The voyage to St. Christophers completely sickened young Macneill with the sea, and after a year's unsatisfactory residence on that island with his patron's son, he sailed for Guadaloupe, on an engagement of three years, in the employ of a merchant

there, which had been represented to him as in all respects highly eligible. In this situation he met with nothing but insults and bad treatment, and Guadaloupe having been, in virtue of the treaty of peace between England and France, restored to the latter, the merchant with whom he lived departed for America, and left him, at the age of seventeen, to shift for himself, with only eight or ten pistoles in his pocket, and not a single friend who cared for him in the island. After many difficulties, he contrived to get a passage to St. John's, Antigua, where he found the cousin with whom he had parted at St.
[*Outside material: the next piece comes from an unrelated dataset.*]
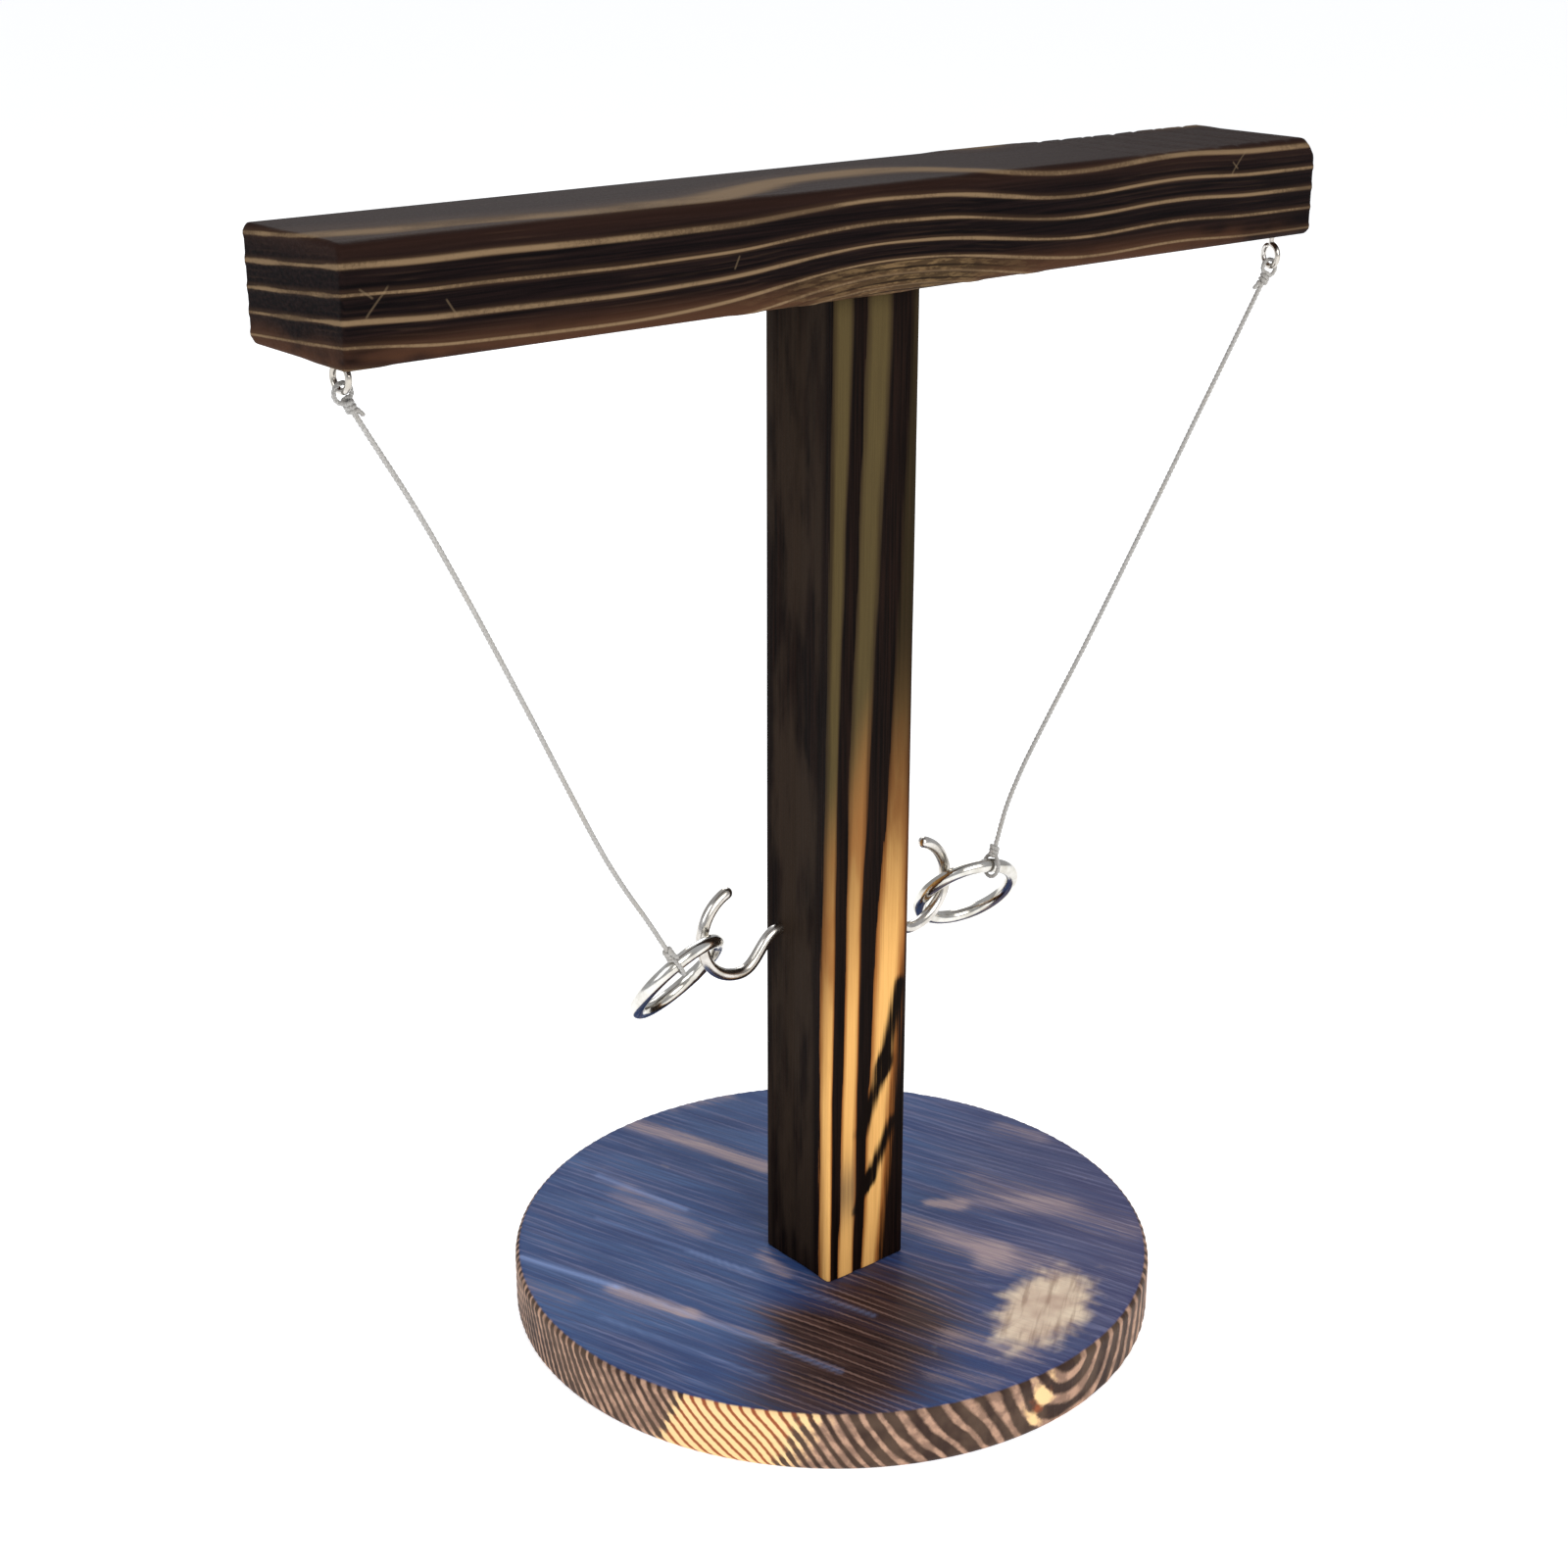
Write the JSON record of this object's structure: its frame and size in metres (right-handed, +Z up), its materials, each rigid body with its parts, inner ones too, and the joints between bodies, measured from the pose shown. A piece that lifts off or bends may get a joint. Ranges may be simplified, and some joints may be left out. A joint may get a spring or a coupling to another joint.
{
  "type": "hook-and-ring battle game",
  "caption": "Tabletop ring toss game: a wooden post on a round base carries a crossbar, and a ring on a string from each end of it is caught on a hook in the post's side.",
  "frame": {"origin": "on the floor under the middle of the outer box, which is under the post's middle along the crossbar and under the base's middle across it", "axes": "+Z up the post, +X along the crossbar to the right, -Y towards the front"},
  "size_m": [0.25, 0.15, 0.262],
  "materials": {
    "stained_base": "charred pine, blue-grey stain, gloss lacquer",
    "charred_post": "charred pine with honey grain bands, satin lacquer",
    "charred_beam": "charred pine, near black with thin tan grain lines, satin lacquer",
    "dowel_wood": "plain beech",
    "zinc_screw": "zinc plate",
    "hook_wire": "nickel-plated bent wire",
    "ring_nickel": "bright nickel plate",
    "string_cotton": "pale twisted cord"
  },
  "bodies": {
    "stand": {"base_disc": "stained_base", "post": "charred_post", "crossbar": "charred_beam", "front_base_screw": "zinc_screw", "rear_base_screw": "zinc_screw", "left_dowel": "dowel_wood", "right_dowel": "dowel_wood", "left_hook": "hook_wire", "right_hook": "hook_wire", "left_screw_eye": "hook_wire", "right_screw_eye": "hook_wire", "left_top_knot": "string_cotton", "right_top_knot": "string_cotton", "left_string": "string_cotton", "right_string": "string_cotton"},
    "left_tether": {"left_ring_knot": "string_cotton"},
    "left_ring": {"left_ring": "ring_nickel"},
    "right_tether": {"right_ring_knot": "string_cotton"},
    "right_ring": {"right_ring": "ring_nickel"}
  },
  "joints": [
    {"name": "left_unhook", "type": "hinge", "parent": "stand", "child": "left_tether", "pos_m": [-0.023, 0, 0.1001], "axis": [0, 1, 0], "range_deg": [0, 101], "deforming": ["left_string"]},
    {"name": "left_ring_spin", "type": "hinge", "parent": "left_tether", "child": "left_ring", "pos_m": [-0.0402, 0, 0.09384], "axis": [-0.2198, 0.766, 0.604], "continuous": true},
    {"name": "right_unhook", "type": "hinge", "parent": "stand", "child": "right_tether", "pos_m": [0.023, -0.005, 0.1001], "axis": [0, -1, 0], "range_deg": [0, 101], "deforming": ["right_string"]},
    {"name": "right_ring_spin", "type": "hinge", "parent": "right_tether", "child": "right_ring", "pos_m": [0.0402, -0.005, 0.09384], "axis": [0.2198, 0.766, 0.604], "continuous": true}
  ]
}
Kitt's, and immediately began to assist him as a clerk. Finding, however, that this person expected him to work day and night without any salary, he quitted his employment, and found himself once more set adrift, and at the mercy of the waves of fortune. It was not long, however, till he was recommended by a friend to the Provost-Marshal of Grenada, as a person qualified, by his general talents, and more particularly by his knowledge of the French language, to assist in his office, and being chosen to the situation, he soon afterwards arrived at St. George's Town in that island. Here he lived happily and usefully for three years, discharging the duties of his office with great credit, and respected by all. Here too, had he been of a money-making disposition, he might have realized some fortune, but unluckily for himself, he was not, and after six year's residence in the West Indies, his sole property was an unblemished reputation. At this time he heard that his mother and sister were dead, and upbraiding himself for having allowed his family to remain so long ignorant of his fate in life, he resolved to return to his father's house, and see what prospects might open up for him in his native country.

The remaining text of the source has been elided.